Basically tags give you a way to limit DNS results, but it is up to you to manage those tags and either assign them to one service (leader) or a group of services depending on your needs. You may have to dynamically update the tags as the state of the system changes (new leader, service health changes, etc).

victor-sudakov commented 4 years ago

I believe the idea is that you would manage the "active" tag on the services. For example, when a service is elected leader, it adds that tag to itself.

Certainly, when you have a service smart enough to manipulate tags (Patroni is a good example) you don't need the feature we are discussing here. The feature we are discussing is meant more for dumb services which may even not know about Consul.

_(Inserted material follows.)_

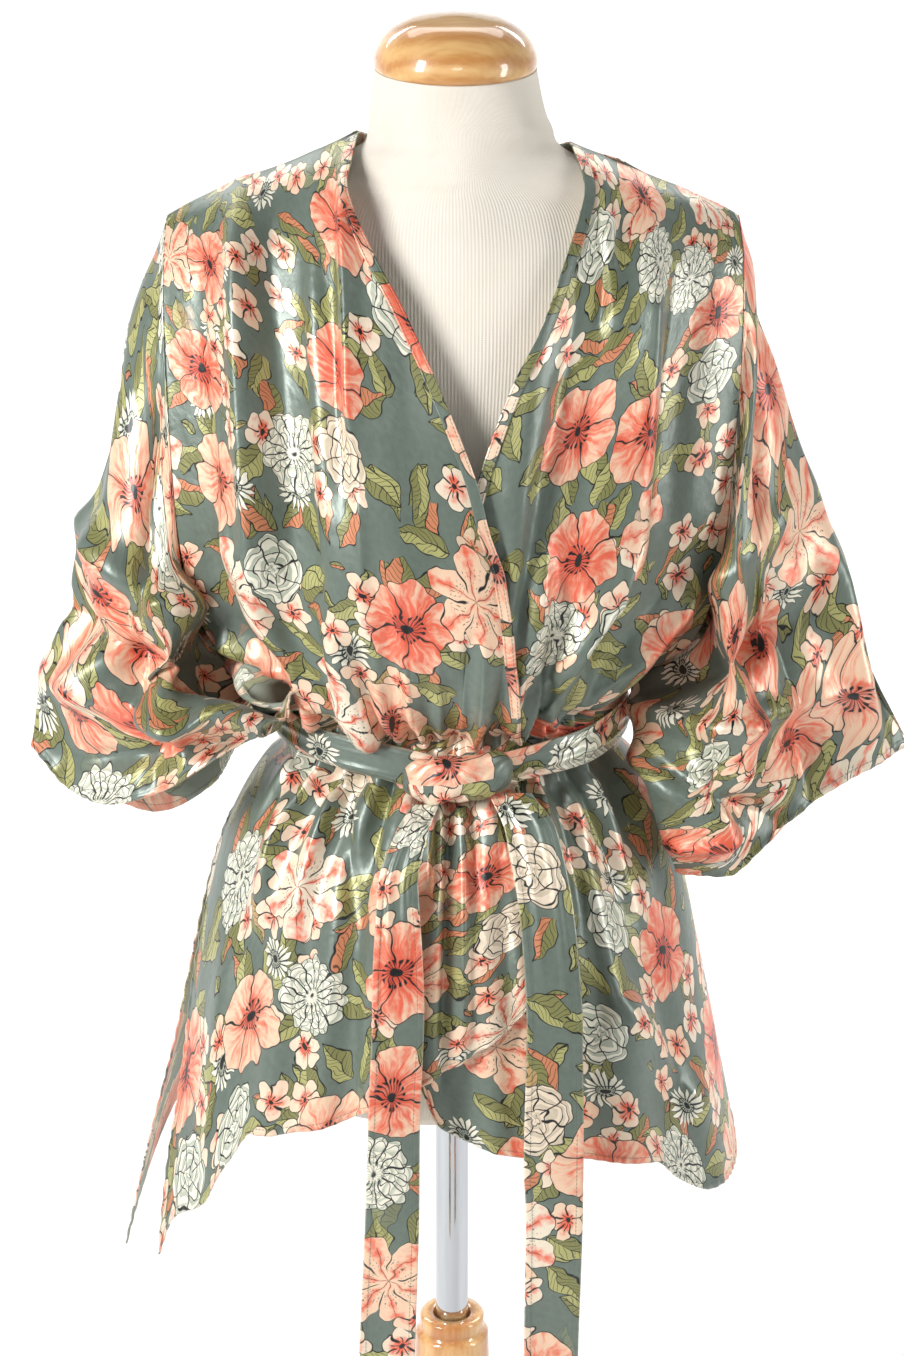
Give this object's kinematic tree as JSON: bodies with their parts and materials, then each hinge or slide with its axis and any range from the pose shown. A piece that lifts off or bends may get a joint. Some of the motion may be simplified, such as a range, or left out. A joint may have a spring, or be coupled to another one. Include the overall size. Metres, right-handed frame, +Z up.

Just like in HAProxy or nginx, you can mark a backend or upstream as "backup" without the backend even knowing about it.

mkeeler commented 4 years ago

@victor-sudakov Consul does not currently have anything to do automatic failover although it does sound like that could be useful. Prepared queries can failover to service instances in another datacenter but not a secondary service within the same DC.

arodd commented 4 years ago

The idea of returning the results based on the index seems like it would be useful for these scenarios. Similar to a prepared query having the near parameter. An age parameter or similar with oldest or newest flags to return results sorted by the oldest or newest instance of a service.

victor-sudakov commented 4 years ago

The idea of returning the results based on the index seems like it would be useful for these scenarios. Similar to a prepared query having the near parameter. An age parameter or similar with oldest or newest flags to return results sorted by the oldest or newest instance of a service.

There can be different approaches but I think we all agree that some mechanism of filtering and ordering of DNS responses is desirable.

engel75 commented 3 years ago

Would my feature request #9780 work as well?